Quo are just one of the influences at work in the Wagons’ old-school yet refreshingly underivative repertoire, which benefits from some quirky and imaginative songwriting. The Ballad of Verdun Hayes, for example, is both an attack on rampant, fun-sapping elf’n’safety/compensation culture and an ode to the world’s oldest skydiver – though as Noddy Holder-channelling, foghorn-voiced frontman Baz Mills acknowledges, the fact that Verdun recently turned 103 has rather ruined his rhyme.
It’s always a pleasure to watch a rock band who know their fortunes are on the up and the mile-wide grins on the faces of Massive Wagons as they tear through their set is a joy to behold.
What kind of Wildhearts show we get depends on Ginger’s state of mind. He’s always been open about his mental health difficulties and was sectioned again last November. Ominously, the previous album recorded by this ‘classic’ Wildhearts line-up, with the now unipedal Danny on bass, was 1997’s unlistenable Endless, Nameless – the cautionary sound of a band on the wrong drugs – after which they disintegrated.
More than two decades on, they’ve released an album that stands proudly alongside their best work, the aptly titled Renaissance Men, and Ginger has just received news that it’s sitting at number five in the mid-week album chart – the Wildhearts’ highest-ever chart placing. All of which contributes to his positively ebullient mood, buoyed by a typically boisterous Bristol crowd.
Given the love they’ve been getting for the new album, it’s perhaps a little surprising that they don’t play all of it – as they did, if memory serves, with Chutzpah back in 2009. Instead, they perform just four songs (actually three – more of which later) from Renaissance Men in what is very much a crowd-pleasing set. That’s not to suggest they’re playing it safe. Fact is that almost any set played by The Wildhearts could be characterised as crowd-pleasing, so high is the quality bar set. This is a band whose B-sides are better than most of their peers’ A-sides, after all.
Dispatching the full metal riffage of Everlone, singalong heavy pop-punk of Vanilla Radio and breakneck assault of Suckerpunch in short order, this self-styled ‘seven-legged rock’n’roll machine’ have never sounded better, nailing all of those big seductive harmonies in an epic 20-song set. Of the new material, Let ‘Em Go (“about getting rid of the wankers in your life,” explains Ginger, a tad unnecessarily) stands out as an instant Wildhearts classic, which will be hard to dislodge from any future set list.

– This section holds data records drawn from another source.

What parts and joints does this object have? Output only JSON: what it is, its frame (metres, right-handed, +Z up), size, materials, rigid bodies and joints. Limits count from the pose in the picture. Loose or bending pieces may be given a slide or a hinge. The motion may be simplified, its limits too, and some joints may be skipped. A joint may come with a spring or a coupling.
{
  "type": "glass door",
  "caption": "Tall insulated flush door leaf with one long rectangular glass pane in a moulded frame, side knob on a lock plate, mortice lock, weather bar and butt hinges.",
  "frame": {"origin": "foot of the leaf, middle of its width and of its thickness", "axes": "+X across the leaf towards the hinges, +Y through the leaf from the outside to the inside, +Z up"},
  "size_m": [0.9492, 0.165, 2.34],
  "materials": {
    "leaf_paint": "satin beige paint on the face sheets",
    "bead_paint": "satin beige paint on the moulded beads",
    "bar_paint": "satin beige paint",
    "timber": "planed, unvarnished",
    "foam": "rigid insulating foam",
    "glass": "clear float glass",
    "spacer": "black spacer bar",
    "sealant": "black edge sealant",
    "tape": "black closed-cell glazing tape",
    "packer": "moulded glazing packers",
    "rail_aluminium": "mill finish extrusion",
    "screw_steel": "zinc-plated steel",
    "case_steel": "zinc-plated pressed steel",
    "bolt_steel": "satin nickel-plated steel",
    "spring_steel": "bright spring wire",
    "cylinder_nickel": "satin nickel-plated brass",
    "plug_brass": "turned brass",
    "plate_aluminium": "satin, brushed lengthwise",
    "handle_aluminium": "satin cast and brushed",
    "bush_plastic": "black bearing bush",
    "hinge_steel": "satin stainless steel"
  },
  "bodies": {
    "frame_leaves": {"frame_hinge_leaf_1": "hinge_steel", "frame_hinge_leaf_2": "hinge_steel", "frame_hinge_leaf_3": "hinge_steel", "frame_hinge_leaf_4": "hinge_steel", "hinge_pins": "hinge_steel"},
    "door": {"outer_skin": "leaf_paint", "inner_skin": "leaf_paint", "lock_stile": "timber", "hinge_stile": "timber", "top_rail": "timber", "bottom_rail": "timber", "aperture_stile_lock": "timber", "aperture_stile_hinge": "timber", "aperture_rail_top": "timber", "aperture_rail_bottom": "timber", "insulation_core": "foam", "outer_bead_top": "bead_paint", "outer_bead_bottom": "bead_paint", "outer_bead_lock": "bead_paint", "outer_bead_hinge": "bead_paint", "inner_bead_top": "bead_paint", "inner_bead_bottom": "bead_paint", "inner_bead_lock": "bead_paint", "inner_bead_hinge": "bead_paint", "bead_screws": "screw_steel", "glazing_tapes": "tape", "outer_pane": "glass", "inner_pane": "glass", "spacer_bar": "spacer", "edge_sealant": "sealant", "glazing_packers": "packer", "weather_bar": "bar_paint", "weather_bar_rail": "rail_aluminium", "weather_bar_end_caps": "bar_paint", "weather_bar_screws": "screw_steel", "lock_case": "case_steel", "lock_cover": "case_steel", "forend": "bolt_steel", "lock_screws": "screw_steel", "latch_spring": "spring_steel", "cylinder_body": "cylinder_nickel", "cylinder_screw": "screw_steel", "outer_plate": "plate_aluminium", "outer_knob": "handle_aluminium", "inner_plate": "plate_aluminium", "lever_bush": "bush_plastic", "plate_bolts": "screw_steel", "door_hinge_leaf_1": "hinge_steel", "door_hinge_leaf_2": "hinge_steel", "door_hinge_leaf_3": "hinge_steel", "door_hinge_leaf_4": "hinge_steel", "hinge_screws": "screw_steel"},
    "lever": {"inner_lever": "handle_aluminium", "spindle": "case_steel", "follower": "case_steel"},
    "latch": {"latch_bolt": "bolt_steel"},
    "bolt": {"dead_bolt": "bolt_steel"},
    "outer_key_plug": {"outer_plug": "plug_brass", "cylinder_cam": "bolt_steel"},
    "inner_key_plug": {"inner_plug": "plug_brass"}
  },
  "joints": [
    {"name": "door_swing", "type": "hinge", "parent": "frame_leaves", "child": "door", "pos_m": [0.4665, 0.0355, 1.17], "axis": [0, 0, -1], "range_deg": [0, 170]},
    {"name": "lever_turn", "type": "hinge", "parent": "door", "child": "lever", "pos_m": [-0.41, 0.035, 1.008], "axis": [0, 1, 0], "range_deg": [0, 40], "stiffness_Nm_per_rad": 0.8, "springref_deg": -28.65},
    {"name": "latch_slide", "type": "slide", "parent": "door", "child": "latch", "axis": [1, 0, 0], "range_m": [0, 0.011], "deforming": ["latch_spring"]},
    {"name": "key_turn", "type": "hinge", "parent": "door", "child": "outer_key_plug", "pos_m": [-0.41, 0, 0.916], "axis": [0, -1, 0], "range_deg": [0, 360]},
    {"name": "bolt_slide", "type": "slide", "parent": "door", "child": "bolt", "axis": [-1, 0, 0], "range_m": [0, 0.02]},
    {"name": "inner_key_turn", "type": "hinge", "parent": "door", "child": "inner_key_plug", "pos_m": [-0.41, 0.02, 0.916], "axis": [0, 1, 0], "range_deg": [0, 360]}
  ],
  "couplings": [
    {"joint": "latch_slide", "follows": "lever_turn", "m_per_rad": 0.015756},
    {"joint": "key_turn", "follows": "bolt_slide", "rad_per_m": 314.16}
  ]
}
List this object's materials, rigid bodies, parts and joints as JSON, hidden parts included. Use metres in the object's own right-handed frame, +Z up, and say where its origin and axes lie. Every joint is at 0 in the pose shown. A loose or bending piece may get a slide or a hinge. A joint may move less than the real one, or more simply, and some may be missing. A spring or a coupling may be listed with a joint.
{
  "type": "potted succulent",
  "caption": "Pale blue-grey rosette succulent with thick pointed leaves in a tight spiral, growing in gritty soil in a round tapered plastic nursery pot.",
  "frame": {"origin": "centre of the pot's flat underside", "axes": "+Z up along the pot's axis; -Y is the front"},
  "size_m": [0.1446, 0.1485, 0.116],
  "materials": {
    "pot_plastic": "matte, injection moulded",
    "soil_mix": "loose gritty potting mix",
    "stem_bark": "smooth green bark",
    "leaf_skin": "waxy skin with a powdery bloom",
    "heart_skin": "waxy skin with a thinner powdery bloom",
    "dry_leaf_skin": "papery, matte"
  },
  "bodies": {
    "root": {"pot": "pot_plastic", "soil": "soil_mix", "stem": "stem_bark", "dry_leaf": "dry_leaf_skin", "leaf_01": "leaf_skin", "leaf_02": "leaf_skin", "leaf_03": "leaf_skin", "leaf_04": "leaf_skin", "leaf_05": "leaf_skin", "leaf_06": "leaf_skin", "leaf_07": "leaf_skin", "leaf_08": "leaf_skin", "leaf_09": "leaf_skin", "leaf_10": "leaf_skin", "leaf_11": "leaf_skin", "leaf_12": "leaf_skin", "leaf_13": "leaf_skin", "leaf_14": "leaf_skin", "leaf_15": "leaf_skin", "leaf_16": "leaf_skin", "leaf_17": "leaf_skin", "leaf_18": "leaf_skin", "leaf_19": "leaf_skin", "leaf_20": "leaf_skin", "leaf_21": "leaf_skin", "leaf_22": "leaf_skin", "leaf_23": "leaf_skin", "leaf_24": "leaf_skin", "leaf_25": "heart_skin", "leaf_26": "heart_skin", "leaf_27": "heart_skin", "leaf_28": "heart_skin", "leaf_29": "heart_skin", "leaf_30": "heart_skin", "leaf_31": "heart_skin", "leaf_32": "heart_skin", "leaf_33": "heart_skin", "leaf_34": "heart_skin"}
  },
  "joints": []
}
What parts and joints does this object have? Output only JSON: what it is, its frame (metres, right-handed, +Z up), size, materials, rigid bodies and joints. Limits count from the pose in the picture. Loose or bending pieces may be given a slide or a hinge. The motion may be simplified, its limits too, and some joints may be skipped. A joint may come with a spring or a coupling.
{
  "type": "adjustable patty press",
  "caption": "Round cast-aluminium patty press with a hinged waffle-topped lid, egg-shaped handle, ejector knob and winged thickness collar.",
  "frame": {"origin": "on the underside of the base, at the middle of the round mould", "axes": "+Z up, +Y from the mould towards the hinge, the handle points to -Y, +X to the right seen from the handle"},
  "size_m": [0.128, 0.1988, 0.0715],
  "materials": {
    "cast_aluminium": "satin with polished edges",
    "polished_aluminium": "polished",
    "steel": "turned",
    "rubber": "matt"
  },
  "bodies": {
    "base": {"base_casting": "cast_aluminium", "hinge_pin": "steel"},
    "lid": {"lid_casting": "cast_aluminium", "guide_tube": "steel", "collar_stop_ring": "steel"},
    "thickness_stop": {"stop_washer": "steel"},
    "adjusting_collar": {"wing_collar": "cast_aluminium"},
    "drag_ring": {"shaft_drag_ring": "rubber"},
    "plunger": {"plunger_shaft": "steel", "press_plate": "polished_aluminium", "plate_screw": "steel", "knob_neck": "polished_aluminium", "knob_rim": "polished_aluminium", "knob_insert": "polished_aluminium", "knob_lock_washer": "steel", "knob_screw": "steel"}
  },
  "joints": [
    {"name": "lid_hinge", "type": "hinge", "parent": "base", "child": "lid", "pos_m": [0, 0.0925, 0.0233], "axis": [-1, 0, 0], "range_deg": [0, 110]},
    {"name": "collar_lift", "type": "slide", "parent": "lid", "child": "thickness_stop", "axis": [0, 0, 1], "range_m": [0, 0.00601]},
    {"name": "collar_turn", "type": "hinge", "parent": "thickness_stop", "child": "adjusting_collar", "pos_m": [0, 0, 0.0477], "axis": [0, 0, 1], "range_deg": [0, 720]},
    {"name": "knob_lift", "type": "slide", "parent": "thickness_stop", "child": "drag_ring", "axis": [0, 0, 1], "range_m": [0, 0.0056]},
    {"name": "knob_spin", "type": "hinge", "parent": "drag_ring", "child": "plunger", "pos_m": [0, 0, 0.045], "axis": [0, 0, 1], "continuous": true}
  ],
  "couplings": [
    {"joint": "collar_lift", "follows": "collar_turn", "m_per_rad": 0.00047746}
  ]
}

Danny certainly displays the ravages of those hard-livin’ years, but seems to be thoroughly enjoying himself on stage again and no longer needs to avail himself of a stool as he did at Motion last year. “He hasn’t stood for so long since 1991,” quips Ginger. Sporting his usual pork pie hat, long-term foil and occasional hot sauce vendor CJ is on suitably fiery form throughout. At the back, Ritch Battersby cements his position as one of the most aptly named drummers in rock (next to Chad Wackerman, obviously).
Urge remains something of an acquired taste, but The Jackson Whites makes a welcome return to the set and the euphoric chorus of Top of the World reflects what seems to be the mood in the Wildhearts camp right now. Set closer Love U Til I Don’t (with obligatory snippet of the Fabs’ Day Tripper) still sounds like a glorious cut’n’shut of every great sixties pop song forced through a punk/metal filter and leads to the audience calling them back with that “Don’t worry ’bout me…” chant
“We’re going to do something a little odd,” announces Ginger when they return for the extended encore. He’s not kidding. The Wildhearts proceed to mime to a playback of their latest single, the title track from Renaissance Men, for the cameras while we all feign wild enthusiasm in the hope of getting into the video.
Things get back on track with five more songs, including the wonderfully evocative You Took the Sunshine from New York, and concluding with the delirious double whammy of My Baby is a Headfuck and I Wanna Go Where the People Go. Who’d have predicted The Wildhearts would be on such magnificent form this far into an eventful career that’s been packed with more twists than the most outlandish soap opera?